__Stated exercise__.
The records below are to be quoted in full; please keep every word exact.

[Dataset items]

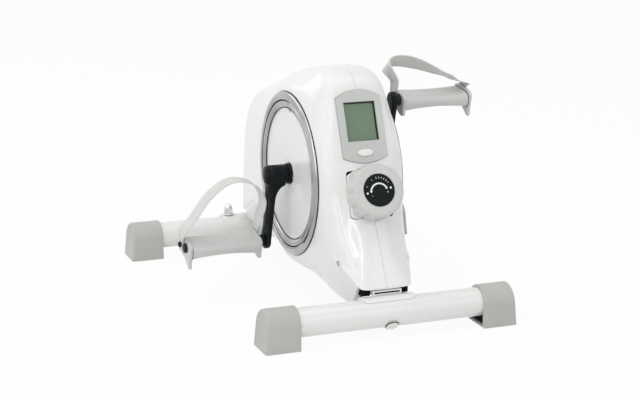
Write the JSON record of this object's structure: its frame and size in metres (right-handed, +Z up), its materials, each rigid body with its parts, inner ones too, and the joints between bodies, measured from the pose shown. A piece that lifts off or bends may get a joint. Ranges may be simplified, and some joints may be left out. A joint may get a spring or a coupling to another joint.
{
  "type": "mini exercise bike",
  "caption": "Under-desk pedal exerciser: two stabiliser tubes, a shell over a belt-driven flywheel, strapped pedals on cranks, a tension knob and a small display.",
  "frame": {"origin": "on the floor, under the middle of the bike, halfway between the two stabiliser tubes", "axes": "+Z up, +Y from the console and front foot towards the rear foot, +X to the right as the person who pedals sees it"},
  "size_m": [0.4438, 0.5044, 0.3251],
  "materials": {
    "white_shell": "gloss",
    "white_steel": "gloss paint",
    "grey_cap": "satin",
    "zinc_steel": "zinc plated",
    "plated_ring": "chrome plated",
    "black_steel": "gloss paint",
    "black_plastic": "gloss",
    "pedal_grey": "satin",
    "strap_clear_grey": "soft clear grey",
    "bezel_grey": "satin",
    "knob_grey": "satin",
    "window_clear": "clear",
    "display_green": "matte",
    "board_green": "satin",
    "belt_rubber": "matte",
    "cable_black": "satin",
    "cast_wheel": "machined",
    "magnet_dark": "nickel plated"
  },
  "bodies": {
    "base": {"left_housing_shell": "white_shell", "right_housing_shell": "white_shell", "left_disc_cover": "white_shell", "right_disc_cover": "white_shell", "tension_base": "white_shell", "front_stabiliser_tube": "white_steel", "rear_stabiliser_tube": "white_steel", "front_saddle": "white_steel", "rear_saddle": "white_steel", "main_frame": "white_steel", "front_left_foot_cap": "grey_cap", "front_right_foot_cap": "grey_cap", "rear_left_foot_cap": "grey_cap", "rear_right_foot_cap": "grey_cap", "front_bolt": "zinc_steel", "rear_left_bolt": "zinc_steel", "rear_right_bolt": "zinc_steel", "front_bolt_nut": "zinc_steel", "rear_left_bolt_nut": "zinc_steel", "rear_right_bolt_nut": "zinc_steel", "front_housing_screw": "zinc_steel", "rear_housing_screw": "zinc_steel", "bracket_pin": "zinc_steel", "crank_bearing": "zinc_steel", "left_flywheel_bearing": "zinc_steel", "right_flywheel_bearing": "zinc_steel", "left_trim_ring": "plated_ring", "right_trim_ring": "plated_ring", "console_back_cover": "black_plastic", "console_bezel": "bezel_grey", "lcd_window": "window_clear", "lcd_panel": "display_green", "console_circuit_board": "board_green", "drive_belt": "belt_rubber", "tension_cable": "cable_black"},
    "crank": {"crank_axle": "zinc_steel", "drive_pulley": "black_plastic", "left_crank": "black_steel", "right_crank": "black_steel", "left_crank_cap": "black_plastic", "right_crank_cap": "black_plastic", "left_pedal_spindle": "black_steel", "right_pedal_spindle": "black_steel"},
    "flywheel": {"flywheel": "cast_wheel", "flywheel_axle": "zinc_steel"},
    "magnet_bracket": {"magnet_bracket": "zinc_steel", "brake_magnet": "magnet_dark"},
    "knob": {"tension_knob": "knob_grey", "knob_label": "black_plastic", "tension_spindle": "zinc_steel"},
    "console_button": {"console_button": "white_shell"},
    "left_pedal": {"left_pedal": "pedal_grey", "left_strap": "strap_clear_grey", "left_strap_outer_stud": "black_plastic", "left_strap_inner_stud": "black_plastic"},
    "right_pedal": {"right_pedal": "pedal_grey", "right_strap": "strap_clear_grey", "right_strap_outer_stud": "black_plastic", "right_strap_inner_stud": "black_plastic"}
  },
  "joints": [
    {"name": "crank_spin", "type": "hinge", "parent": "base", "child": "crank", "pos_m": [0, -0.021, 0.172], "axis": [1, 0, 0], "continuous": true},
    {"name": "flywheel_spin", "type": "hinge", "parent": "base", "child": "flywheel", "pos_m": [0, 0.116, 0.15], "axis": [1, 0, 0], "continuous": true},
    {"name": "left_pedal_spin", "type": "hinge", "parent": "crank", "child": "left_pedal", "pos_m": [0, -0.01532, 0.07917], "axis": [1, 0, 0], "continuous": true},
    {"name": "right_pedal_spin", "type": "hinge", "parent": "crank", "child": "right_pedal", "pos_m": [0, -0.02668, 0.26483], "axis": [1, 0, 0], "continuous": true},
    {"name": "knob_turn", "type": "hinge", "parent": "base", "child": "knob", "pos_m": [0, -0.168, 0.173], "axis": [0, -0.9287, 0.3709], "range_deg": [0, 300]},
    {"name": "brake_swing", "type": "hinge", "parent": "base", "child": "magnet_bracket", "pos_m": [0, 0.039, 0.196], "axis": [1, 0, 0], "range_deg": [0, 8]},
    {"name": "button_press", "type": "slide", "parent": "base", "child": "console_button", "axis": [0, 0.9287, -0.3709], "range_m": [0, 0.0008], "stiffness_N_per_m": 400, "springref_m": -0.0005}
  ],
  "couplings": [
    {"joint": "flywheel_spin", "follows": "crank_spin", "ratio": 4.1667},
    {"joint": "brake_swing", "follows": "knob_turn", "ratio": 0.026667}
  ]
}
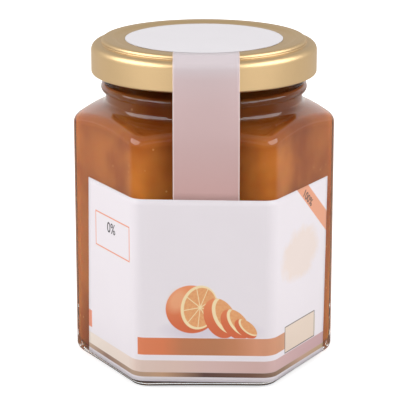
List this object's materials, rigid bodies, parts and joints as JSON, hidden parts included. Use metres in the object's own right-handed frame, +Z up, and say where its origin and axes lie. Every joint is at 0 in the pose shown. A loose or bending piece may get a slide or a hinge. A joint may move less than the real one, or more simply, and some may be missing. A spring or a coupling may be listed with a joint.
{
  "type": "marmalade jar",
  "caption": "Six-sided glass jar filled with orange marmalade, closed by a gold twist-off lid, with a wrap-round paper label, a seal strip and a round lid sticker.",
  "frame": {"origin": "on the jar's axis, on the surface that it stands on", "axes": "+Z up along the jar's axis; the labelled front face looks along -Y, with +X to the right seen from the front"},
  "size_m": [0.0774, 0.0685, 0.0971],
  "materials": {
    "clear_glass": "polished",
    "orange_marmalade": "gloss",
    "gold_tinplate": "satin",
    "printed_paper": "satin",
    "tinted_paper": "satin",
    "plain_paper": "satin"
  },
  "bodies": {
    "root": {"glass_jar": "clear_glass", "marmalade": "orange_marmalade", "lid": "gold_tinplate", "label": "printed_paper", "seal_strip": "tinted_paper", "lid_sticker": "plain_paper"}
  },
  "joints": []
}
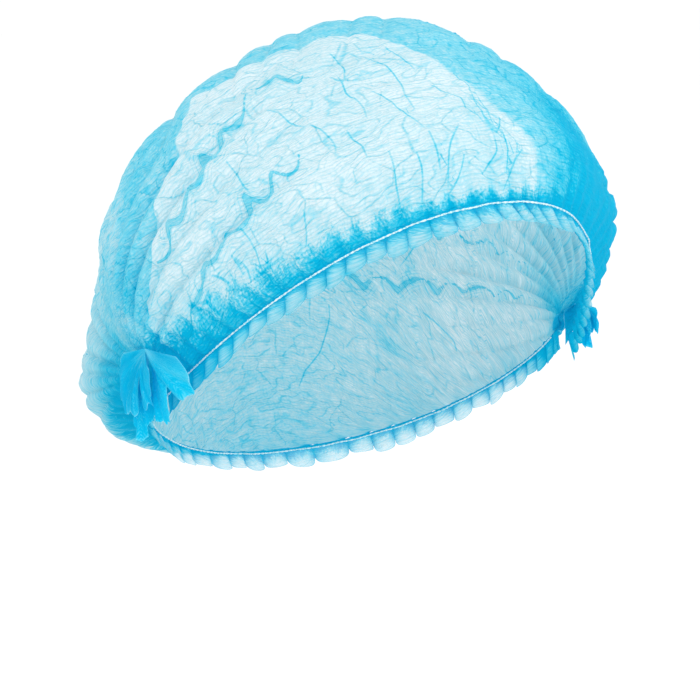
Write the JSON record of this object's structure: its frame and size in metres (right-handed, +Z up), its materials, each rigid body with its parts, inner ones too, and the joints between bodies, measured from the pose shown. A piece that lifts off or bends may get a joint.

__In response__.
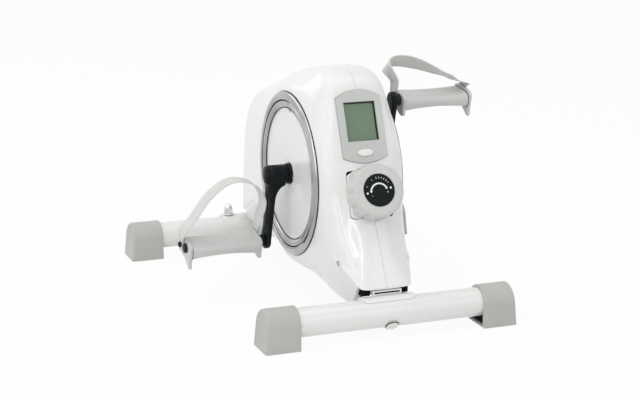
Write the JSON record of this object's structure: its frame and size in metres (right-handed, +Z up), its materials, each rigid body with its parts, inner ones too, and the joints between bodies, measured from the pose shown. A piece that lifts off or bends may get a joint. Ranges may be simplified, and some joints may be left out. A joint may get a spring or a coupling to another joint.
{
  "type": "mini exercise bike",
  "caption": "Under-desk pedal exerciser: two stabiliser tubes, a shell over a belt-driven flywheel, strapped pedals on cranks, a tension knob and a small display.",
  "frame": {"origin": "on the floor, under the middle of the bike, halfway between the two stabiliser tubes", "axes": "+Z up, +Y from the console and front foot towards the rear foot, +X to the right as the person who pedals sees it"},
  "size_m": [0.4438, 0.5044, 0.3251],
  "materials": {
    "white_shell": "gloss",
    "white_steel": "gloss paint",
    "grey_cap": "satin",
    "zinc_steel": "zinc plated",
    "plated_ring": "chrome plated",
    "black_steel": "gloss paint",
    "black_plastic": "gloss",
    "pedal_grey": "satin",
    "strap_clear_grey": "soft clear grey",
    "bezel_grey": "satin",
    "knob_grey": "satin",
    "window_clear": "clear",
    "display_green": "matte",
    "board_green": "satin",
    "belt_rubber": "matte",
    "cable_black": "satin",
    "cast_wheel": "machined",
    "magnet_dark": "nickel plated"
  },
  "bodies": {
    "base": {"left_housing_shell": "white_shell", "right_housing_shell": "white_shell", "left_disc_cover": "white_shell", "right_disc_cover": "white_shell", "tension_base": "white_shell", "front_stabiliser_tube": "white_steel", "rear_stabiliser_tube": "white_steel", "front_saddle": "white_steel", "rear_saddle": "white_steel", "main_frame": "white_steel", "front_left_foot_cap": "grey_cap", "front_right_foot_cap": "grey_cap", "rear_left_foot_cap": "grey_cap", "rear_right_foot_cap": "grey_cap", "front_bolt": "zinc_steel", "rear_left_bolt": "zinc_steel", "rear_right_bolt": "zinc_steel", "front_bolt_nut": "zinc_steel", "rear_left_bolt_nut": "zinc_steel", "rear_right_bolt_nut": "zinc_steel", "front_housing_screw": "zinc_steel", "rear_housing_screw": "zinc_steel", "bracket_pin": "zinc_steel", "crank_bearing": "zinc_steel", "left_flywheel_bearing": "zinc_steel", "right_flywheel_bearing": "zinc_steel", "left_trim_ring": "plated_ring", "right_trim_ring": "plated_ring", "console_back_cover": "black_plastic", "console_bezel": "bezel_grey", "lcd_window": "window_clear", "lcd_panel": "display_green", "console_circuit_board": "board_green", "drive_belt": "belt_rubber", "tension_cable": "cable_black"},
    "crank": {"crank_axle": "zinc_steel", "drive_pulley": "black_plastic", "left_crank": "black_steel", "right_crank": "black_steel", "left_crank_cap": "black_plastic", "right_crank_cap": "black_plastic", "left_pedal_spindle": "black_steel", "right_pedal_spindle": "black_steel"},
    "flywheel": {"flywheel": "cast_wheel", "flywheel_axle": "zinc_steel"},
    "magnet_bracket": {"magnet_bracket": "zinc_steel", "brake_magnet": "magnet_dark"},
    "knob": {"tension_knob": "knob_grey", "knob_label": "black_plastic", "tension_spindle": "zinc_steel"},
    "console_button": {"console_button": "white_shell"},
    "left_pedal": {"left_pedal": "pedal_grey", "left_strap": "strap_clear_grey", "left_strap_outer_stud": "black_plastic", "left_strap_inner_stud": "black_plastic"},
    "right_pedal": {"right_pedal": "pedal_grey", "right_strap": "strap_clear_grey", "right_strap_outer_stud": "black_plastic", "right_strap_inner_stud": "black_plastic"}
  },
  "joints": [
    {"name": "crank_spin", "type": "hinge", "parent": "base", "child": "crank", "pos_m": [0, -0.021, 0.172], "axis": [1, 0, 0], "continuous": true},
    {"name": "flywheel_spin", "type": "hinge", "parent": "base", "child": "flywheel", "pos_m": [0, 0.116, 0.15], "axis": [1, 0, 0], "continuous": true},
    {"name": "left_pedal_spin", "type": "hinge", "parent": "crank", "child": "left_pedal", "pos_m": [0, -0.01532, 0.07917], "axis": [1, 0, 0], "continuous": true},
    {"name": "right_pedal_spin", "type": "hinge", "parent": "crank", "child": "right_pedal", "pos_m": [0, -0.02668, 0.26483], "axis": [1, 0, 0], "continuous": true},
    {"name": "knob_turn", "type": "hinge", "parent": "base", "child": "knob", "pos_m": [0, -0.168, 0.173], "axis": [0, -0.9287, 0.3709], "range_deg": [0, 300]},
    {"name": "brake_swing", "type": "hinge", "parent": "base", "child": "magnet_bracket", "pos_m": [0, 0.039, 0.196], "axis": [1, 0, 0], "range_deg": [0, 8]},
    {"name": "button_press", "type": "slide", "parent": "base", "child": "console_button", "axis": [0, 0.9287, -0.3709], "range_m": [0, 0.0008], "stiffness_N_per_m": 400, "springref_m": -0.0005}
  ],
  "couplings": [
    {"joint": "flywheel_spin", "follows": "crank_spin", "ratio": 4.1667},
    {"joint": "brake_swing", "follows": "knob_turn", "ratio": 0.026667}
  ]
}
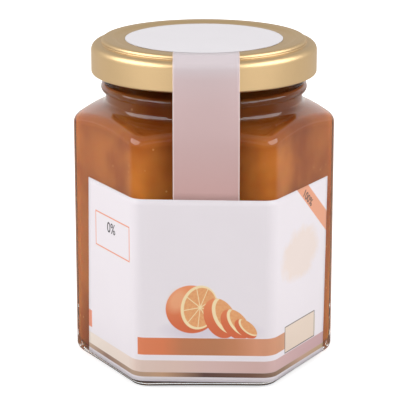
List this object's materials, rigid bodies, parts and joints as JSON, hidden parts included. Use metres in the object's own right-handed frame, +Z up, and say where its origin and axes lie. Every joint is at 0 in the pose shown. A loose or bending piece may get a slide or a hinge. A joint may move less than the real one, or more simply, and some may be missing. A spring or a coupling may be listed with a joint.
{
  "type": "marmalade jar",
  "caption": "Six-sided glass jar filled with orange marmalade, closed by a gold twist-off lid, with a wrap-round paper label, a seal strip and a round lid sticker.",
  "frame": {"origin": "on the jar's axis, on the surface that it stands on", "axes": "+Z up along the jar's axis; the labelled front face looks along -Y, with +X to the right seen from the front"},
  "size_m": [0.0774, 0.0685, 0.0971],
  "materials": {
    "clear_glass": "polished",
    "orange_marmalade": "gloss",
    "gold_tinplate": "satin",
    "printed_paper": "satin",
    "tinted_paper": "satin",
    "plain_paper": "satin"
  },
  "bodies": {
    "root": {"glass_jar": "clear_glass", "marmalade": "orange_marmalade", "lid": "gold_tinplate", "label": "printed_paper", "seal_strip": "tinted_paper", "lid_sticker": "plain_paper"}
  },
  "joints": []
}
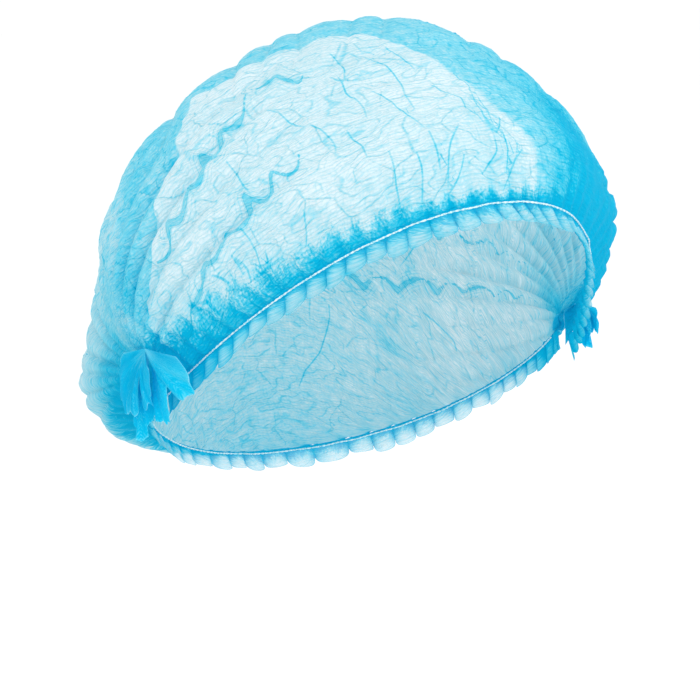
Write the JSON record of this object's structure: its frame and size in metres (right-handed, +Z up), its materials, each rigid body with its parts, inner ones too, and the joints between bodies, measured from the pose shown. A piece that lifts off or bends may get a joint.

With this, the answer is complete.